Gaspare Spontini, la Vestale. Ermonela Jaho (Julia), Andrew Richards (Licinius). Photo : (c) Vincent Pontet, Théâtre des Champs-Elysées
L’action, qui a pour cadre la Rome de 269 avant Jésus-Christ, c’est-à-dire
celle de la République, conte l’histoire de la jeune Julia devenue malgré elle l’une
des sept prêtresses de la déesse Vesta (1). Le hasard veut que lui revienne le
soin de déposer la couronne de lauriers des vainqueurs sur la tête de son bien-aimé
Licinius. Ce dernier lui déclare son intention de la kidnapper. Dans le temple
de Vesta, Julia garde la flamme et prie pour être libérés de la tentation
éternelle. Licinius arrive, lors
de leur réconciliation enthousiaste, la flamme arrive à expiration. Licinius est conseillé par Cinna de
fuir. Julia est interrogée par le
Grand Prêtre, mais elle refuse de nommer Lucinius ni même le connaître, y
compris lorsque ce dernier admet son intrusion dans le temple. Elle est condamnée
à mort pour le libertinage. Un
orage s’ensuit au cours duquel la
foudre ravive la flamme sacrée. Y voyant un signe des dieux, le Grand Prêtre et
la Grande Vestale libèrent Julia qui peut épouser Licinius. Une happy-end tirée
par les cheveux, quand on connaît le sort tragique qui attendait les vestales
et leurs amants. Quant à la partition, sans être clairement porteuse de l’avenir
qu’y voyaient ses contemporains, particulièrement Berlioz et Wagner, elle
est animée d'un certain souffle narratif, tandis que l’écriture
vocale se situe dans la ligne des opéras seria de Cherubini et de Rossini, bien plus originaux que Spontini.

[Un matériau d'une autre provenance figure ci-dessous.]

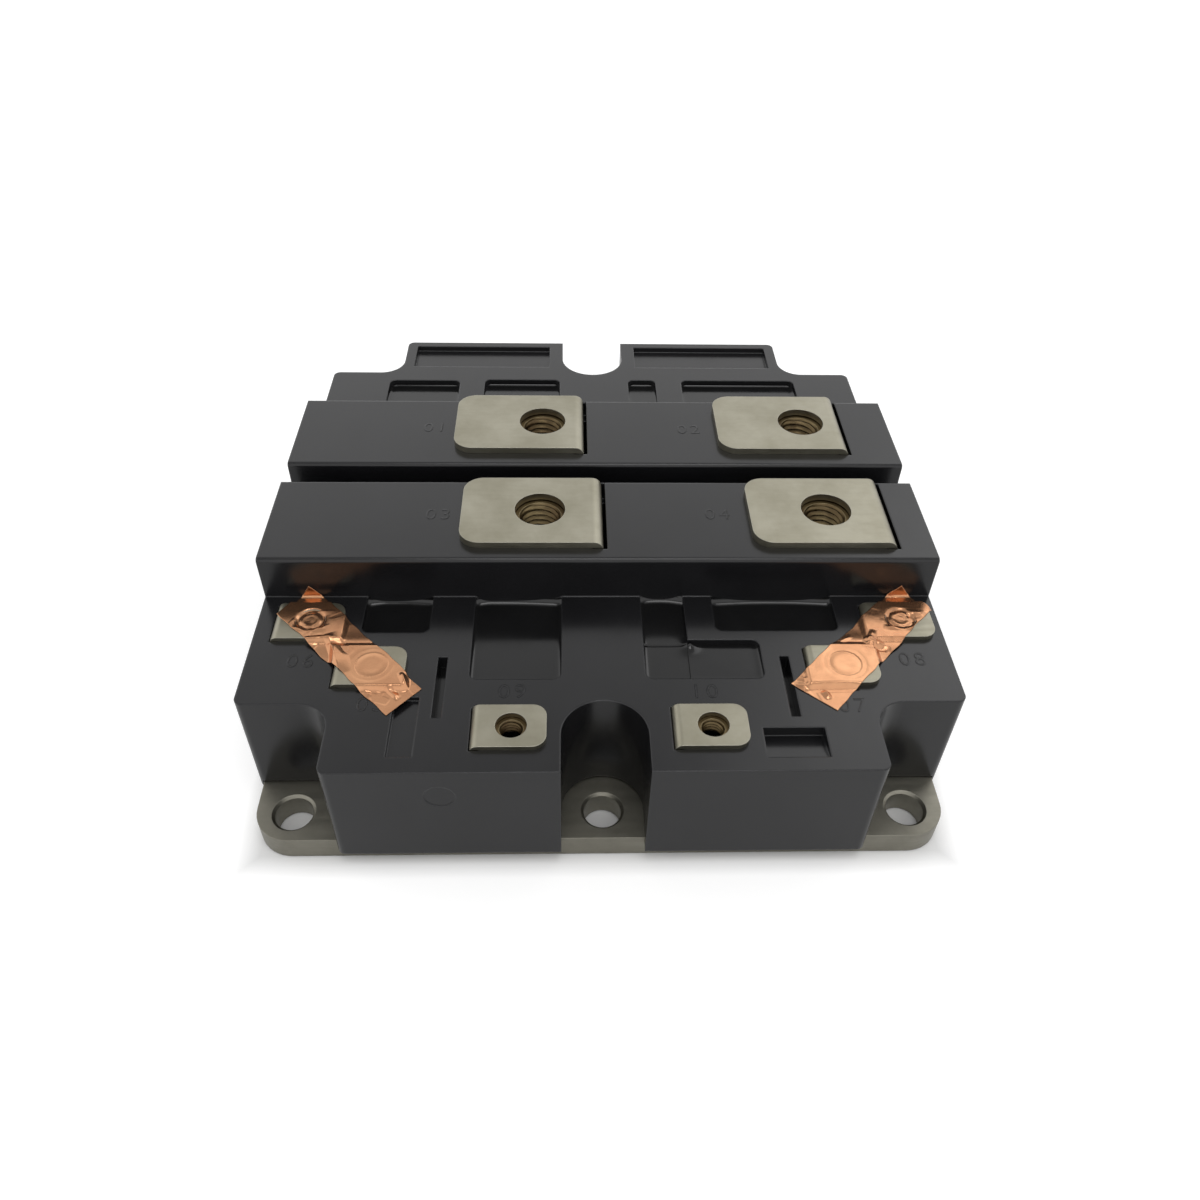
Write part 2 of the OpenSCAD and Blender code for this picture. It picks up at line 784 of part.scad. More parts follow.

Gaspare Spontini, la Vestale. Ermonela Jaho (Julia) et les vestales. Photo : (c) Vincent Pontet, Théâtre des Champs-Elysées
Dans un espace
nu fermé dans le fond par une grille façon couvent de carmélites où sont
disposés des bancs de bois clair et un praticable circulaire symbolisant un
autel sur lequel sera posée par la suite une citerne-tombeau conçus par
Emmanuel Clolus et éclairés de lumières crues par Philippe Berthomé, la mise en
scène en noir et blanc d’Eric Lacascade s’avère apathique et sans originalité, la
direction d’acteur contrainte, à l’exception du personnage de Julia, il est
vrai campée par une Ermonela Jaho. Malgré une voix au timbre juvénile et aux
harmoniques limitées loin des grandes cantatrices qui se sont illustrées dans
ce rôle, la soprano albanaise brosse une héroïne spontanée et touchante à la vocalité
éclatante. Autre satisfaction, Konstantin Gorny, qui campe un Grand Prêtre
impressionnant, tant côté vocal que prestance. Andrew Richards (Licinius) et
Jean-François Borras (Cinna) - qui se voit affublé de mouvements incongrus qu’il
a l’ouverture d’esprit de reprendre lors des saluts - forment un duo d’amis d’une
totale homogénéité vocale et physique. Déception en revanche avec la Grande
Vestale de Béatrice Uria-Monzon, dont la voix est devenue plus instable que
jamais. Le chœur Aedes complète la distribution avec bonheur.
Gaspare Spontini, la Vestale. Konstatin Gorny (le Grand Prêtre), Andrew Richards (Licinius), Ermonela Jaho (Julia), Jean-François Borras (Cinna), Béatrice Uria-Monzon (la Grande Vestale). Photo : (c) Vincent Pontet, Théâtre des Champs-Elysées
Dans la fosse, Jérémie
Rohrer dirige l’œuvre avec conviction et fermeté, au point de presser les
interprètes, instrumentistes et chanteurs, et de contraindre le lyrisme au
profit du tragique. Ce qui a également suscité des approximations de la part de
son orchestre, Le Cercle de l’Harmonie, particulièrement des cuivres, naturels
il est vrai, et un premier violon manquant singulièrement d’assurance.
Bruno Serrou
1) Il est à
noter que, au nombre de quatre à sept, les vestales étaient recrutées parmi des
jeunes filles de 6 à 10 ans nées de parents libres et vivants. Elles devaient
vouer trente années de leur existence au service de la déesse Vesta dans la
chasteté, symbole de la pureté du feu.